I wish these articles would start and end with the fact that you can take your passport with the RFID chip and smash it with a hammer. It doesn’t invalidate your passport, it just makes you wait in line at the border longer. That’s your choice.
Actually, if you take a hammer (or a microwave) to the RFID chip in your passport, there’s a good chance that you may invalidate it as a means to cross borders. DHS hasn’t laid out the rules for what happens if your RFID is broken, and since they claim it “adds security at the border” they probably wouldn’t be too happy about it. I wouldn’t go smashing any chips just yet – but certainly keep anything with a tag in a metal sleeve (not 100% protection but much better), and leave it in a safe place at home if you’re not going to use it.
I just keep mine in an anti-static bag when I’m not at an airport.
I hope you just misspoke. An anti static bag is great for reducing static and “Protecting” your electronic parts. I think you would really like a metal screen like bag that is a ‘faraday cage’ to reduce rf energy from reaching your rfid passport.
Additionaly this ‘hack’ is not a hack at all since the XR400 reader and antenna are normal run of the mill ($3000) equipment used in factories.
Actually, learning more about the pagett guy. He is not cloning or reading passports at all, just the “pass card” issued for north america travel only. This card has a longer range rfid tag but it issued with a metal screen pouch for protection.
read more
http://www.engadget.com/2009/02/02/video-hacker-war-drives-san-francisco-cloning-rfid-passports/
I have a feeling that you are probably one of the few people on Earth who didn’t understand what I meant, but if I must, I meant an ESD protection metallized shielding bag. You know the type of bag, in my experience at least, most people call anti-static bags. You are correct though that the term “anti-static bag” could also refer to a bag designed not to generate static.
You should check the continuity on those bags. Methinks the thin mylar coating is just conductive enough to prevent high voltage static buildup, and way way below the conductivity required to offer actual EM protection.
Reading the SSID (a RO field) does not mean you cloned the passport, its just a number with no meaning.
You can’t reprogram a tag to have some random SSID your equipment was able to read on the street (once again its a read-only field).
While you could technically create an active device to mimic an SSID, its certainly not trivial.
Yes, it is trivial. All you need are some “blank” cards. Normally the SSID is built in when the card is produced – but “development” cards can be programmed with any SSID desired.
I am sorry to say this but as a muslim I am getting offended by your “Islam is the light” crap. I dont understand if that is negative or positive.
What of the real security risk that I see? anyone anywhere can do this, how ’bout someone rigs a couple of taxis with devices like this… Who cares about Identification questions they just know who the Americans are THAT IS MORE INFORMATION THAN I AM WILLING TO DIVULGE IN SOME PLACES!!!
here is a cool new way to authenticate your passport: Ingenia, a startup from the UK developed a “fingerprinting” system for documents, such as passports. the system scans the surface and using its algorithm gives it a unique ID-code that can be used to identify the passport again in the future.

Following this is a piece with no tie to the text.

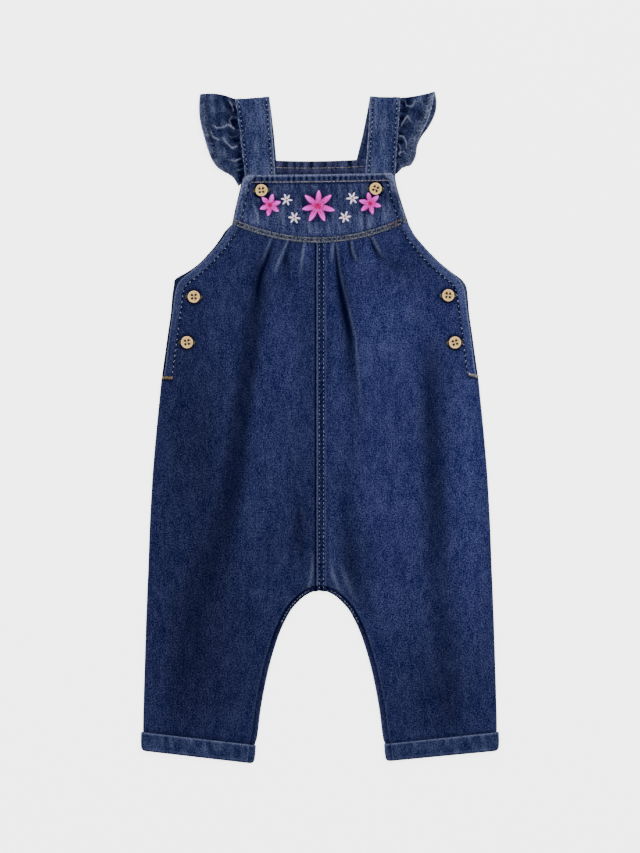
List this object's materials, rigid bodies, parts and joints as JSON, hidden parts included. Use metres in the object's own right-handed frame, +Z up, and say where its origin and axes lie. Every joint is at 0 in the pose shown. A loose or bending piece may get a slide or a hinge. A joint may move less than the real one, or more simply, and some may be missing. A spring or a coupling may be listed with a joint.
{
  "type": "kids dungarees",
  "caption": "Toddler denim dungarees laid flat: gathered fronts on an embroidered yoke, ruffled shoulder straps, buttoned side openings and turned-up legs.",
  "frame": {"origin": "middle of the garment's outline, on the surface it lies on", "axes": "+X towards the garment's right as seen from the front, +Y from the hems to the shoulders, +Z up from the surface, out of the front"},
  "size_m": [0.315, 0.591, 0.0079],
  "materials": {
    "denim": "dark indigo twill, fine pale flecks, matt",
    "washed_denim": "indigo twill washed paler along seams and edges, matt",
    "wood": "pale turned wood, satin",
    "thread": "golden brown sewing thread",
    "embroidery": "glossy pink embroidery thread"
  },
  "bodies": {
    "root": {"front_left": "denim", "front_right": "denim", "back_left": "denim", "back_right": "denim", "front_yoke": "washed_denim", "back_yoke": "washed_denim", "strap_left": "washed_denim", "strap_right": "washed_denim", "ruffle_left": "washed_denim", "ruffle_right": "washed_denim", "cuff_left": "washed_denim", "cuff_right": "washed_denim", "button_yoke_left": "wood", "button_yoke_right": "wood", "button_side_left_1": "wood", "button_side_left_2": "wood", "button_side_right_1": "wood", "button_side_right_2": "wood"}
  },
  "joints": []
}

Ingenia, won the “Global Security Challenge” in 2006.
This article is not factually correct and does not accurately match the video. The U.S. passport is not vulnerable to the remote reading attack demonstrated on RFID-based US Passport Cards and EDLs by Chris Paget in his video.
US Passports are not the same as US Passport Cards and Enhanced Driver’s Licenses, and they use different technologies. Chris Paget’s video is about US Passport Cards and EDL as he carefully and accurately states.
US Passport Cards and EDLs use long range, insecure, EPC Gen 2 RFID tags, which lack encryption and authentication.
By contrast, the blue U.S. electronic passport books (incorrectly pictured above in the context of the video) use RF-enabled contactless smart card technology. This is a completely different technology that includes a small computer inside the passport book.
U.S. electronic passports are very privacy-secure. A metallic shield in the cover prevents any information from being read when the book is closed. Further, it has a short read range of two inches and the chip won’t give up any information until the passport book is physically opened and a unique key that is printed inside the passport is optically scanned and sent to the chip. The U.S. Department of State calls this passport security Basic Access Control.
More information is available at:
http://www.smartcardalliance.org/pages/activities-councils-identity
ihttp://travel.state.gov/passport/eppt/eppt_2788.html
and from video author Chris Paget who takes the same position at the end of this article by Kelly Higgins in Dark Reading, http://www.darkreading.com/security/privacy/showArticle.jhtml?articleID=213000321
Great article, Nicholas! Unfortunately, the WHTI cards issued so far are based on long read range RFID (UHF). And even worse, these long read range RFIDs don’t have security of any kind – they can be cloned and they emit all information in the clear to any sneaking reader.
Short read range can be achieved by either using a different kind of RFID (based on high frequency – 13.56 Mhz), or making appropriate changes to the UHF antenna designs to operate only in near field. This can protect against any off-the-shelf long range reader, such as the one shown in Paget’s video, reading all tags in a wide area.
Verayo provides a unique security technology that addresses the issue of cloning of the RFID chips. Verayo’s technology is a type of silicon ‘biometric’ technology that makes these ID chips effectively unclonable, and enables a strong and robust authentication mechanism based on a silicon chip’s fingerprints. With Verayo’s PUF technology, DHS can collect some silicon fingerprints of the ID chip in each WHTI card they issue, and then authenticate the card at the port-of-entry by comparing the ID chip’s fingerprint.
Additionally, I believe RFID should not store much information, beyond the equivalent of an identifier – a kind of vehicle number plate for the ID card. The mapping of this electronic ‘number plate’ to relevant personal data should happen in some secure backend server. If it is absolutely necessary to store information on the RFID chip it could be encrypted, such that only the authorized readers (like the DHS readers) can decrypt and make sense of it.
The technology certainly exists today, and I think it is matter of revising the current implementation. That will certainly address lot of the concerns.
I look forward to more on this story as it continues to unfold in the comments.